Following the expulsion of Gaddafi’s forces from the Amazigh regions, there has been what observers have called a cultural and linguistic renaissance. Schools have started teaching Tamazight and a weekly Tamazight newspaper has been launched. A law passed in 2013 recognized the Tamazight, Tuareg and Tebu languages ​​and confirmed the right of minorities to receive education in their mother tongue as a voluntary option. In August 2015, the first democratic elections for the Amazigh Supreme Council were held and a body made up of equal numbers of men and women was created.

Current affairs

The challenge for Amazigh leaders remains achieving full political participation in post-Gaddafi Libya and recognizing their rights, including ensuring that the future constitution includes Tamazight as an official language. The interim constitutional declaration issued by the National Transitional Council in August 2011 only vaguely alluded to Amazigh culture and rights, and Tamazight was not recognized as an official language.
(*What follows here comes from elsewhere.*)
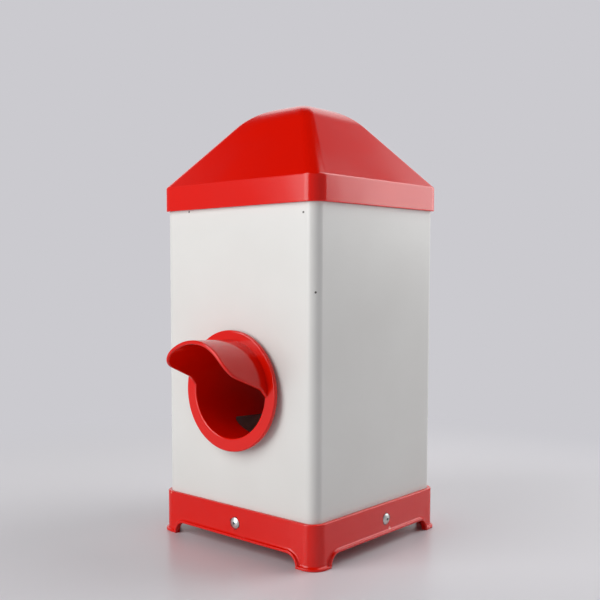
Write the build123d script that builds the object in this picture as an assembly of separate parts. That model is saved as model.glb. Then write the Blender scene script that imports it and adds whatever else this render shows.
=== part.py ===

Additionally, Prime Minister Abdurrahim al Keib’s cabinet appointed in November 2011 did not include Amazigh ministers, which angered Amazighs who fought against Gaddafi’s forces. Many took to the streets to protest their exclusion from the new political arrangement.

In 2013, the Imazighen announced their intention to boycott the elections of the Constitutional Drafting Committee (CDC), the body responsible for creating a new constitution for Libya. The CDC reserved only two seats for Amazigh representatives, two seats for Tebous and two seats for Tuaregs out of a total of 60 seats, which Amazigh leaders considered insufficiently representative. Moreover, the majority voting rule would effectively prevent them from asserting their claims within the CDC. The first and second draft constitutions published in 2015 and 2016 respectively recognized the Tamazight, Tuareg and Tebu languages ​​as part of Libya’s cultural and linguistic heritage, but maintained Arabic as the sole official language. In January 2016, the Amazigh Supreme Council declared: “We will not recognize any constitution that is not approved by all the sons of Libya – the Tebu, the Tuareg, the Amazigh and the Arabs”.

Reviving education in the Tamazight language after decades of repression, especially its written form, is another important goal of Amazighs in post-Gaddafi Libya. Amazigh leaders have created textbooks and other materials to teach Tamazight in schools, but finding enough qualified teachers and resources to ensure that all Amazigh children have access to quality education in their native language is a challenge. challenge.